→ ENTRIES SHOWN
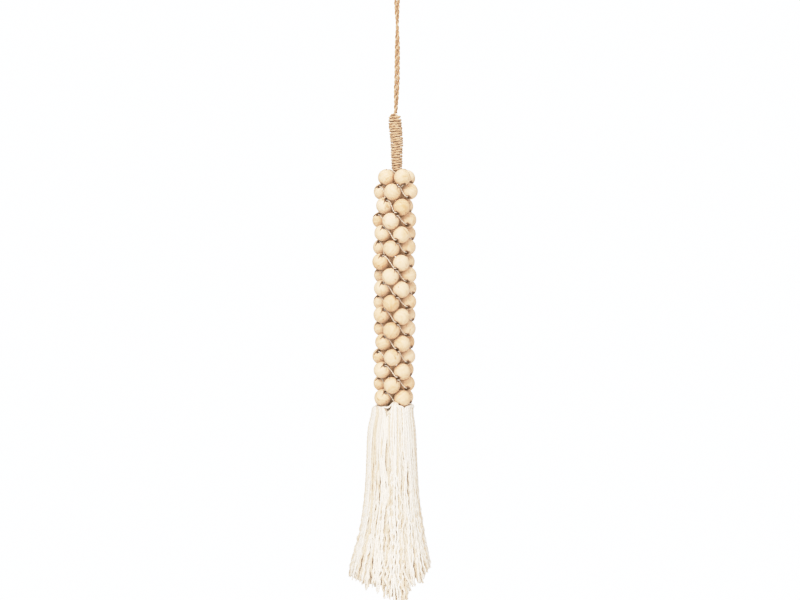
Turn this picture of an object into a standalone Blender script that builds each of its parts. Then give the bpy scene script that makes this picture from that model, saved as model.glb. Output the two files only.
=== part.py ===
"""A hanging tassel: a twisted cord loop, a wound neck, a tube of wooden beads strung row by row on cotton
thread, and four bundles of cotton yarn hung from the bottom row.

Metres, +Z up. The origin is the inside top of the loop, where a hook carries it, and the front faces -Y.
An azimuth is measured about the hanging line from the front towards +X.
"""

import math
import random

import bmesh
import bpy
from mathutils import Matrix, Vector

# Driving sizes
CLEARANCE = 0.00035  # air between pieces that touch
LOOP_HEIGHT = 0.160  # from the neck's top to the inside top of the loop
CORD = 0.0030  # diameter over the cord's two plies
CORD_WAIST = 0.72  # the cord's thickness between its plies, as a share of CORD
CORD_TURN = 0.0114  # length of one full turn of the plies
CORD_SIDES = 6
BIGHT_RADIUS = 0.0070  # of the cord's centreline over the top of the loop
WINDINGS = 21  # turns of twine round the neck
WINDING_DEPTH = 0.0009  # from a winding's crest to the valley beside it
WINDING_SLOPE = 9.0  # degrees from level
BEAD = 0.0190  # diameter of the largest beads
BEAD_SPREAD = 0.0004  # how much smaller the smallest is
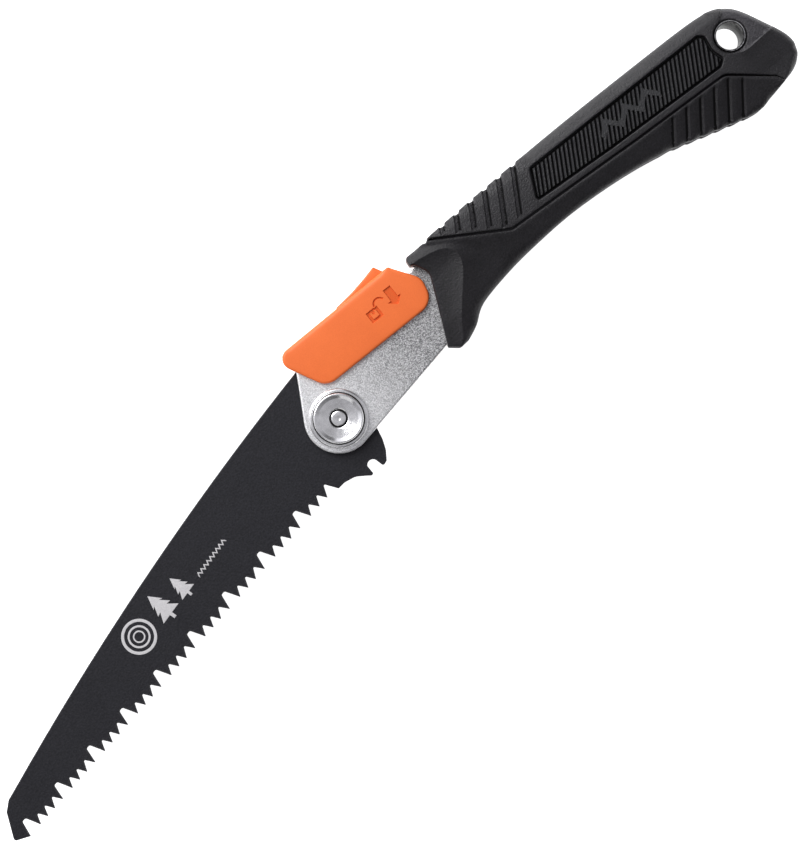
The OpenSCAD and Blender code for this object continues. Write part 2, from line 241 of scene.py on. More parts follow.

→ TASK
What is the number of lines in this material that hold the string "from"? Answer with that number only.

→ REPLY TO THE TASK
8